--- Start DATA EXCERPT ---

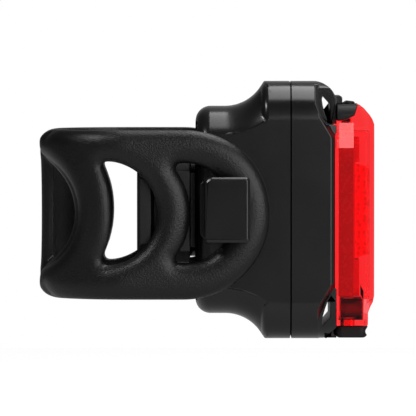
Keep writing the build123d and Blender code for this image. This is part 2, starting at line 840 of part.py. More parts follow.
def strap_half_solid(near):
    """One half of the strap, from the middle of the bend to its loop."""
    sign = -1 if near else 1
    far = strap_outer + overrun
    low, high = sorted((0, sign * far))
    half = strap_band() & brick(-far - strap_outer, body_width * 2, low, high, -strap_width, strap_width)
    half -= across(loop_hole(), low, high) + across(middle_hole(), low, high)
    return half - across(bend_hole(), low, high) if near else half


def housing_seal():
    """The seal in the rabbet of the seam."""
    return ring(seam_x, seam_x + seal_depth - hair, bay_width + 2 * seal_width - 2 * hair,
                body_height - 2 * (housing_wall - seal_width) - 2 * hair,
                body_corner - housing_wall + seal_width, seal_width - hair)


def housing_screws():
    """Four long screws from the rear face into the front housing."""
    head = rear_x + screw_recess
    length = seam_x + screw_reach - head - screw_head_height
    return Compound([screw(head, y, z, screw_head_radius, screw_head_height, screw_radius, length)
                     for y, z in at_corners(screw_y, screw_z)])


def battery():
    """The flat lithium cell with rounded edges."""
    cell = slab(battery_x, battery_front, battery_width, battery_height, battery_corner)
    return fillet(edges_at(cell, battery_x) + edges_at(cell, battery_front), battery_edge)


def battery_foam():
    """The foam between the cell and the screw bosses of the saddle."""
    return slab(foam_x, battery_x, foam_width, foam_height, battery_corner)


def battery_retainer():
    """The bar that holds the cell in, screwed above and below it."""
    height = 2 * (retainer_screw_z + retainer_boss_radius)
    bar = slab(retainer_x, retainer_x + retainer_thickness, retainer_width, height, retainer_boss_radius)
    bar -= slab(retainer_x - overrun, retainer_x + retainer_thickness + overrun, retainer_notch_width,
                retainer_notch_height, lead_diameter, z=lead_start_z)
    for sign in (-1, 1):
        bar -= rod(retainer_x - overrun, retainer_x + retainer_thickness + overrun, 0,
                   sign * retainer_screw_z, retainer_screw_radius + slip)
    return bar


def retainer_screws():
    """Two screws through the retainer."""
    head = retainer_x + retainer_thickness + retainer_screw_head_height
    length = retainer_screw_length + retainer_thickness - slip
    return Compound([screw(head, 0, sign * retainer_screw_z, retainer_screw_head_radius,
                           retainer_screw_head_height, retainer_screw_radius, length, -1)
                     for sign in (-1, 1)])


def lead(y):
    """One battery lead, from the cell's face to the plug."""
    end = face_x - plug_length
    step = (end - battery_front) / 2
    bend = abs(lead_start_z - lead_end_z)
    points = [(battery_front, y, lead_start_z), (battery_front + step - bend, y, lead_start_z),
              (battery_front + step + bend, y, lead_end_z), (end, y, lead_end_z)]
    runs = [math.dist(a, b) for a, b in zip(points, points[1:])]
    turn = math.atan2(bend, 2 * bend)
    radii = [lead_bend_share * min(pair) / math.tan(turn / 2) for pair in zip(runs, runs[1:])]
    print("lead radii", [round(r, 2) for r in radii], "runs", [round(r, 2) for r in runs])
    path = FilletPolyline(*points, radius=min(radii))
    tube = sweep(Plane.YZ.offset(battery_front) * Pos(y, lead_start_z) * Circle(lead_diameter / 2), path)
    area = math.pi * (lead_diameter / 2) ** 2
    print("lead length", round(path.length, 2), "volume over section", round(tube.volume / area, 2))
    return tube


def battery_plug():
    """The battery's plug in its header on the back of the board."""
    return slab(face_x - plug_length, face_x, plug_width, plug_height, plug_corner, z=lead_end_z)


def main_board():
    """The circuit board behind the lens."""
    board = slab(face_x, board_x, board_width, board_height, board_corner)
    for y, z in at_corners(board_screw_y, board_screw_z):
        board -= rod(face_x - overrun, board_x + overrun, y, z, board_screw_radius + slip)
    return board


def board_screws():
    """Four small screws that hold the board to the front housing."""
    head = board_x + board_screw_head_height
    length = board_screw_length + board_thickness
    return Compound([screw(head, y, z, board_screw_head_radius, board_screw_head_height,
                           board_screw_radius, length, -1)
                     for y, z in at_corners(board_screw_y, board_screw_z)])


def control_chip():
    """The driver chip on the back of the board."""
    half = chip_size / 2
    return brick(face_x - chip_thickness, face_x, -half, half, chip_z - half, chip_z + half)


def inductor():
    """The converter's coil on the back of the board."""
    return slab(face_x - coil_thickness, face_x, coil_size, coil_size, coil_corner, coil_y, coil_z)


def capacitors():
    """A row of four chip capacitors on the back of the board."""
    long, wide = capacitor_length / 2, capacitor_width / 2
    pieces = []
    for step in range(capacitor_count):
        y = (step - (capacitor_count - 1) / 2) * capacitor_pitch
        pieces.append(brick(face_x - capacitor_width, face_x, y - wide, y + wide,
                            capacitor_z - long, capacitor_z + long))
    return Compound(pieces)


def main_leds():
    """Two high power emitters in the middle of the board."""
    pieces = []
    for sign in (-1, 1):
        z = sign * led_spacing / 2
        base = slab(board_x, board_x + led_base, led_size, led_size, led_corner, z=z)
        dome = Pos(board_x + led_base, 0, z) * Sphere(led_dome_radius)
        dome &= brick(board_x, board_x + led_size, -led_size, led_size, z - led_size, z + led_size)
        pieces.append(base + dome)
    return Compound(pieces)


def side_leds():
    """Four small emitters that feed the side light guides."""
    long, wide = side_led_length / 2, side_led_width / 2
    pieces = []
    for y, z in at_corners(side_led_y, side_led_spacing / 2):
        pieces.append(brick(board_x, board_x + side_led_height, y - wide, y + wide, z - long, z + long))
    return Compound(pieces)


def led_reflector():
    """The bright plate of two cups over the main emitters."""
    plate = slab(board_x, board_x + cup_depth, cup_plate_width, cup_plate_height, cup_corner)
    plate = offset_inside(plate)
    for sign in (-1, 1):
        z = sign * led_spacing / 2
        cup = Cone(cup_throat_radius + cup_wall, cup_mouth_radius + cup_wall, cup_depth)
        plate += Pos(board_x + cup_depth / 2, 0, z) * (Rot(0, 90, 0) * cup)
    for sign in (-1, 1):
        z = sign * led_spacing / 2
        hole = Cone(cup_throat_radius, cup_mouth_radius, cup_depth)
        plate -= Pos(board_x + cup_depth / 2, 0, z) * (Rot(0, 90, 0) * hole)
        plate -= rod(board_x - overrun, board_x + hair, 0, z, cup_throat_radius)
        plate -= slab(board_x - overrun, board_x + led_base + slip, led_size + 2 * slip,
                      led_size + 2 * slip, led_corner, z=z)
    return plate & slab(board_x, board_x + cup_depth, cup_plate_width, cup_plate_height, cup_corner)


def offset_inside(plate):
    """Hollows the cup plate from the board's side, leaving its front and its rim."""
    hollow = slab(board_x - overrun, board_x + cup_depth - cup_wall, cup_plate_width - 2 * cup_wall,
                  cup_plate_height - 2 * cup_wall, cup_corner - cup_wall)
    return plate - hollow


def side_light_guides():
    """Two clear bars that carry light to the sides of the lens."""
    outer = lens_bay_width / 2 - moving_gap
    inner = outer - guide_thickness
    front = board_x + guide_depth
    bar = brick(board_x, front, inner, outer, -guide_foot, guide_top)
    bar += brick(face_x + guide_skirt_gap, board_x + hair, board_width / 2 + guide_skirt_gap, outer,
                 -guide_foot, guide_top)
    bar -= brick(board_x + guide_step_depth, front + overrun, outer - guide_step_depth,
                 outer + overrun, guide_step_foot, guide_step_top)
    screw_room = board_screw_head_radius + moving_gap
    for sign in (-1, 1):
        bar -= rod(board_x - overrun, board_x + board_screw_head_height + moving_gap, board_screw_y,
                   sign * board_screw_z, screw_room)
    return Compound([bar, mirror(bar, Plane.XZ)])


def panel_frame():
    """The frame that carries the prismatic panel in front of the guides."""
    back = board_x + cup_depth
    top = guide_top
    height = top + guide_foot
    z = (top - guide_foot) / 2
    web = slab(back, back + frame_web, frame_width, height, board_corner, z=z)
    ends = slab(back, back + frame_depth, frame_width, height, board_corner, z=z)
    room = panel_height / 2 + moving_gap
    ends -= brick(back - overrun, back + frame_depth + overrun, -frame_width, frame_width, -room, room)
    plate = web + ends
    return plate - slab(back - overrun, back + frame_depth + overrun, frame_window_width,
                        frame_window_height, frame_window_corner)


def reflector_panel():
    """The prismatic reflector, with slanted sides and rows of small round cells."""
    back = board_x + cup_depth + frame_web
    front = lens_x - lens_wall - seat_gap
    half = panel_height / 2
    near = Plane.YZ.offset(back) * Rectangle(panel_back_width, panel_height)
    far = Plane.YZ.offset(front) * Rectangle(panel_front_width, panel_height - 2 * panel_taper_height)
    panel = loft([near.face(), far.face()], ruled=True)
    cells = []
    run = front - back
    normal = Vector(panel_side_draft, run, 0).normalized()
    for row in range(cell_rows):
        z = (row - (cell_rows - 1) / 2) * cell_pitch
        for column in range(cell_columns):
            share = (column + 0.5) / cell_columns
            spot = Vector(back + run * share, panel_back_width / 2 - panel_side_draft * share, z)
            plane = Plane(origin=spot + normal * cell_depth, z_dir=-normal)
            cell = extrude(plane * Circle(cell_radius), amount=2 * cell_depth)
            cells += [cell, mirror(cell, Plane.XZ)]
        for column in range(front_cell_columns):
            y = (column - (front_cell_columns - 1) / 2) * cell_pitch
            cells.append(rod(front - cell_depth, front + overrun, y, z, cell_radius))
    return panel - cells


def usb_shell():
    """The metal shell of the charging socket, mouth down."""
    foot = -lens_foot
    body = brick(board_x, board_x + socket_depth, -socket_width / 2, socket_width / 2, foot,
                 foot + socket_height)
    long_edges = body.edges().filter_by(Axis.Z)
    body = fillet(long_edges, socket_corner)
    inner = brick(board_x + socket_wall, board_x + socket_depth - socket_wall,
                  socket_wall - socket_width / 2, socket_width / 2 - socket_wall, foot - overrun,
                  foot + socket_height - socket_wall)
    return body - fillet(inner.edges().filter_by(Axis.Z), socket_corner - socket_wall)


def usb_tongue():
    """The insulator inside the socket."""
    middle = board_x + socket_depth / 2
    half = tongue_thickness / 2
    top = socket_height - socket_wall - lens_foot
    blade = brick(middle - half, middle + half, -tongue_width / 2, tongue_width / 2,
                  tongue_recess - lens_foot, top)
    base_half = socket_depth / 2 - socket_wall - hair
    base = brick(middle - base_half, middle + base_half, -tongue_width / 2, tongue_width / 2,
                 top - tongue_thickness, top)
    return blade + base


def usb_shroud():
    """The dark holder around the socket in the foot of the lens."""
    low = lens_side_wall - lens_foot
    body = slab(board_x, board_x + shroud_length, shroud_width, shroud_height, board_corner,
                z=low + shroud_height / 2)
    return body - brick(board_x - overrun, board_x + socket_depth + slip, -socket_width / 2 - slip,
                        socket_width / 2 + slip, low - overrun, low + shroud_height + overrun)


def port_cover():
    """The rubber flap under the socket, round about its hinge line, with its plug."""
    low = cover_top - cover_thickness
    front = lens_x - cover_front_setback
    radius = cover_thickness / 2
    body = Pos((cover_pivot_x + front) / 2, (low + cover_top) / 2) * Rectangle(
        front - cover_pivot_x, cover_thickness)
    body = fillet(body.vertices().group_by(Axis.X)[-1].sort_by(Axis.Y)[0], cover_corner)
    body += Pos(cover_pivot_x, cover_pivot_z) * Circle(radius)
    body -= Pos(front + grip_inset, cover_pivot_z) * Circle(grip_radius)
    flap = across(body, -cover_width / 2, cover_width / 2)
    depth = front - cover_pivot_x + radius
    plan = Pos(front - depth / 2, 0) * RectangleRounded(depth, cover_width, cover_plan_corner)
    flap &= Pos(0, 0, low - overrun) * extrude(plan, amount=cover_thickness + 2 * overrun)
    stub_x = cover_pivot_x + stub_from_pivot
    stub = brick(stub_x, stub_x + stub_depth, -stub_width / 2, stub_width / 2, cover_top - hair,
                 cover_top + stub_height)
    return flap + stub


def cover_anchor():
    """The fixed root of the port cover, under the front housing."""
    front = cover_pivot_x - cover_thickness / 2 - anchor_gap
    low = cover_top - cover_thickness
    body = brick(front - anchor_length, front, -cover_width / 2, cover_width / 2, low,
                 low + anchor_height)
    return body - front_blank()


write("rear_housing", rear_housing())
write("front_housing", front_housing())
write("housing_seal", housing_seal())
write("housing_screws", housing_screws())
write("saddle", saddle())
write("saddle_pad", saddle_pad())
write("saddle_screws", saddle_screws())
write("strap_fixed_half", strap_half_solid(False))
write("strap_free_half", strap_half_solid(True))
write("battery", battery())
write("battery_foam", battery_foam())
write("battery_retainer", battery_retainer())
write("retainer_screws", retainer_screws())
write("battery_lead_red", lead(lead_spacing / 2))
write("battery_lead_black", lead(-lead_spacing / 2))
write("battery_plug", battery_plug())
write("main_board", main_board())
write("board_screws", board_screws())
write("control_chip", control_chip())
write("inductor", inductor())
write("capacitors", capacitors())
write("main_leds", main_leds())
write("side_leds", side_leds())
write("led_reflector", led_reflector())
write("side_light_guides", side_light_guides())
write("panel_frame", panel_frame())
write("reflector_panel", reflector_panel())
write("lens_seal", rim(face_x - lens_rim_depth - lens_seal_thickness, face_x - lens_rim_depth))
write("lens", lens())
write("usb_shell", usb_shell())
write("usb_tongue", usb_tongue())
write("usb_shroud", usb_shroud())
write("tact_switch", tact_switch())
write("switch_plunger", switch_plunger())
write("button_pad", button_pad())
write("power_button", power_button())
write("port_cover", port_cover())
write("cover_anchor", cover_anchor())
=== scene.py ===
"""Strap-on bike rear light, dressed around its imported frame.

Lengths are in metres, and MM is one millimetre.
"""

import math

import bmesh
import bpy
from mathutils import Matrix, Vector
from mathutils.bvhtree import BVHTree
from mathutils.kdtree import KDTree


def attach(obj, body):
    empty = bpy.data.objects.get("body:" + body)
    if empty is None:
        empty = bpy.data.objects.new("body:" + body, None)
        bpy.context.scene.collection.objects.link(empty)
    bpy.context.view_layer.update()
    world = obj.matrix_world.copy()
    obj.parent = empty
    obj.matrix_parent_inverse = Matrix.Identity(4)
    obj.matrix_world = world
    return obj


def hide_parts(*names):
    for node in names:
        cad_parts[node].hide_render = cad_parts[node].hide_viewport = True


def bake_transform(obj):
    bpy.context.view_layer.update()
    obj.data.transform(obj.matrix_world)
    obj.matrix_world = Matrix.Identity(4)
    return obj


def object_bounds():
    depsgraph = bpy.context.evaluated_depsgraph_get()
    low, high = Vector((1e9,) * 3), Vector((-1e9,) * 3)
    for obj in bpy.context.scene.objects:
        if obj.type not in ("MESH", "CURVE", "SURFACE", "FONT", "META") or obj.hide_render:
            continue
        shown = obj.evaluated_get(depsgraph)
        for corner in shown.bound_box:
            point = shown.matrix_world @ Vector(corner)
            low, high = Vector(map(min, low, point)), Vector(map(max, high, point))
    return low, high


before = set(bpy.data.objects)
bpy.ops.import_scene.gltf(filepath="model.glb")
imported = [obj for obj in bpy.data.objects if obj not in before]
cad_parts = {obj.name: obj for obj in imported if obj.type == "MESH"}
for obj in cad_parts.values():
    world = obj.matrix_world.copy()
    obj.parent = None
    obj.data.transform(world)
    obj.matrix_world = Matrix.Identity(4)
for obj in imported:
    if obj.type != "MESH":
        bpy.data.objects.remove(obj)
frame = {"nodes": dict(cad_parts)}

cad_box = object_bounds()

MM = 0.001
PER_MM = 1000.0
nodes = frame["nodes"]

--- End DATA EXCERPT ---

_WHAT THE TASK REQUIRES:_ Starting at the top of the data above, repeat every line exactly until the line containing "return half - across(bend_hole(), low, high)" has been given, then stop.

_TASK RESULT:_
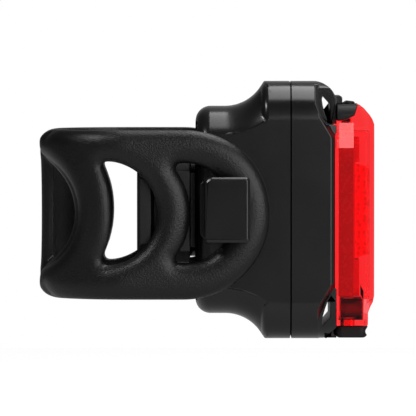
Keep writing the build123d and Blender code for this image. This is part 2, starting at line 840 of part.py. More parts follow.
def strap_half_solid(near):
    """One half of the strap, from the middle of the bend to its loop."""
    sign = -1 if near else 1
    far = strap_outer + overrun
    low, high = sorted((0, sign * far))
    half = strap_band() & brick(-far - strap_outer, body_width * 2, low, high, -strap_width, strap_width)
    half -= across(loop_hole(), low, high) + across(middle_hole(), low, high)
    return half - across(bend_hole(), low, high) if near else half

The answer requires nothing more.